MovieChat
MovieChat copied to clipboard
How can I get MovieChat-1K dataset?
You guys did a great job, I would like to use your dataset to test other models, how can I get MovieChat-1K dataset?
We will release the train and val set of MovieChat-1K next week.
We will release the train and val set of MovieChat-1K next week.
Hello, how can I download the train and val set?
Currently, feature extraction is nearly completed. However, downloading the dataset locally and uploading it to Hugging Face will still require some time, which exceeds our initial estimation. We are working diligently to expedite the data release and anticipate confirming the release by February.
Hello team, Did you release the dataset, we are in February?
Sorry, we are still solving the problem of data upload. For some reasons, we cannot upload data directly to huggingface. I will upload a few to huggingface today (nearly 900 in total).
Okay, thanks for your help, I'm waiting.
I have uploaded the CLIP feature of one video to huggingface. Each video is extracted with 8192 frames, and each hdf5 file stores 64 frames.
Hi @Espere-1119-Song,
Thank you for this awesome work. Can you please upload the frames for all the videos that you utilized in your evaluation? If you can't upload the frames of the videos, can you please update all the CLIP features for every video? I would really appreciate this as we are on a time crunch and need to evaluate on your benchmark as soon as possible. I really need all the videos in the eval dataset so that I have a proper evaluation of your benchmark. I am looking forward to hearing from you!
Thank you!! :)
We will release the CLIP features for every video, containing 8192 frames of each video. Since we are holding a workshop at CVPR 2024, we will release the test set later for a fair comparison.
We are hurrying to upload the training set to HuggingFace recently. You can just use the training set in your paper for now. We found that the performance is similar if you are using the zero-shot setting.
Hi @Espere-1119-Song thanks for getting back to me! The train set is fine for our evaluation, when will it be released? I can't find it here: https://huggingface.co/datasets/Enxin/MovieChat-1K_train
Thanks once again :)
You can find an example in ''Files'' and use this example to debug first. Eval set includes 100 videos. Although we cannot guarantee that we will upload the entire train set quickly, we can upload 100 videos within this week.
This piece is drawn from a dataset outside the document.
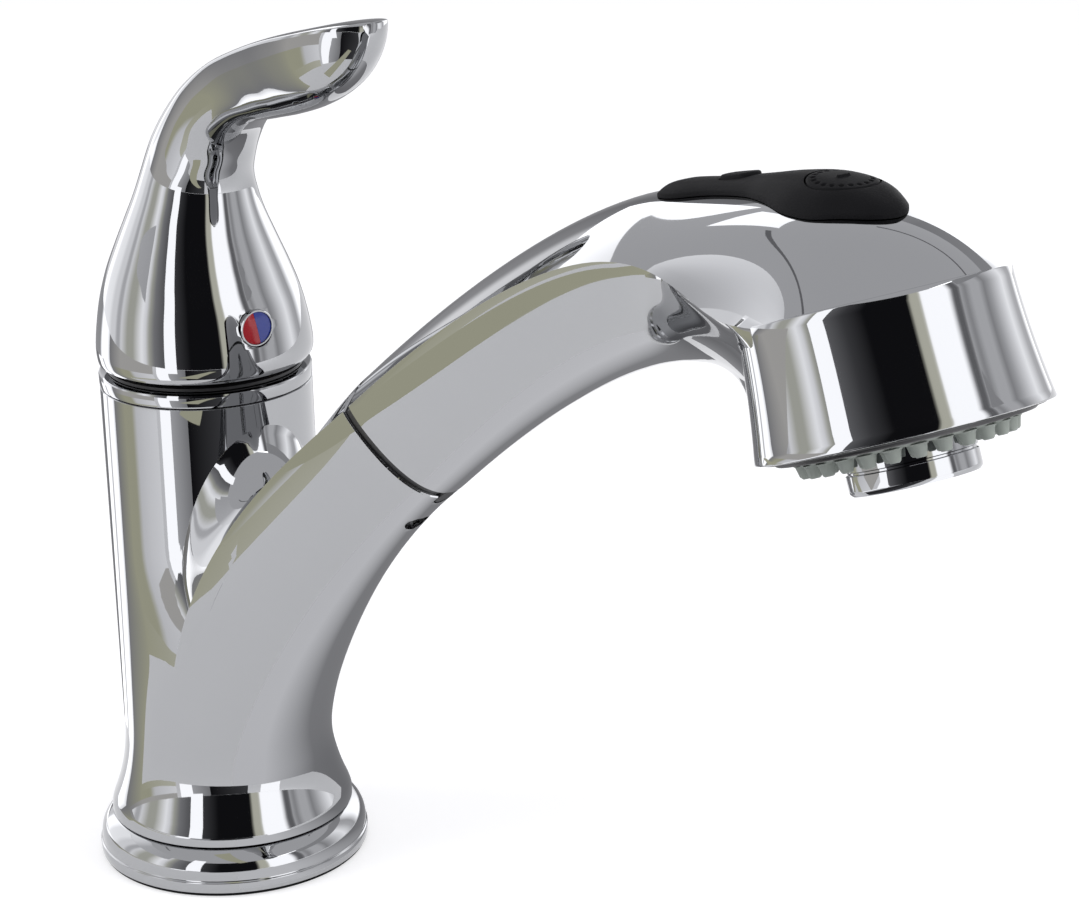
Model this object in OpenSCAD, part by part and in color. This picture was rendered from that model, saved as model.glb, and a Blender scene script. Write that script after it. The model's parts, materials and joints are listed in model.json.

Thank you @Espere-1119-Song! 100 train set videos works for us. I am looking forward to the 100 videos within this week!
Best, Essam
@essamsleiman , @KerolosAtef Over 100 videos and respective annotations have been uploaded to Huggingface, which can be used for evaluation.
Thank you very much @Espere-1119-Song , just for verification : these are the videos which used for Table 3 in the paper (MovieChat-1K test set)
Since we are holding a workshop at CVPR 2024, we will release the test set later for a fair comparison,which is used for Table 3 in the paper. You can just use the training set in your paper for now. We found that the performance is similar if you are using the zero-shot setting.
Okay, thank you so much for your help
@Espere-1119-Song How can I clone the dataset over SSH? When I try to use the instructions to clone the repository using git-lfs it seems to get stuck after downloading the json folder and it doesn't download the movie tar files.
Because the tar files is too big, it is normal to get stack when download the movie tar files
@Espere-1119-Song When can we expect the full training set to be available on HuggingFace?
Currently, all annotation files have been uploaded. The feature extraction files of training videos are gradually uploading, and it is expected that all will be uploaded around mid March.
@Espere-1119-Song thanks for the quick response! I was also wondering if you could point me to the code in the repository that can be used to get started with loading/using the extracted CLIP features?
Sorry, there is no code for directly loading/using the extracted features in the current repo. You can use the dataset without loading vit_model
in https://github.com/rese1f/MovieChat/blob/main/MovieChat/models/moviechat.py. Note that we extract 8192 frames for each video.
Thank you for your exceptional contribution. Could I inquire whether it would be feasible for you to provide access to the unedited video or the frames?
Sorry, the unedited video and the frames will be used for holding a workshop at CVPR 2024, we will release the test set later for a fair comparison.
Sorry, the unedited video and the frames will be used for holding a workshop at CVPR 2024, we will release the test set later for a fair comparison.
Thank you for your response. Could you please provide a more precise timeline for the release of your dataset?
@Espere-1119-Song Is the train set still only the CLIP features? Is there any plan to release the full videos?
Due to copyright restrictions, we share the clip features extracted by eva_vit_g, containing 8192 frames of each video.
Due to copyright restrictions, we share the clip features extracted by eva_vit_g, containing 8192 frames of each video.
Does this mean that the complete videos or the extracted frames will never be released at any point in the future?
we release complete videos in the test set. For the train set, we only release the extracted frame feature and may not release the raw videos in the future.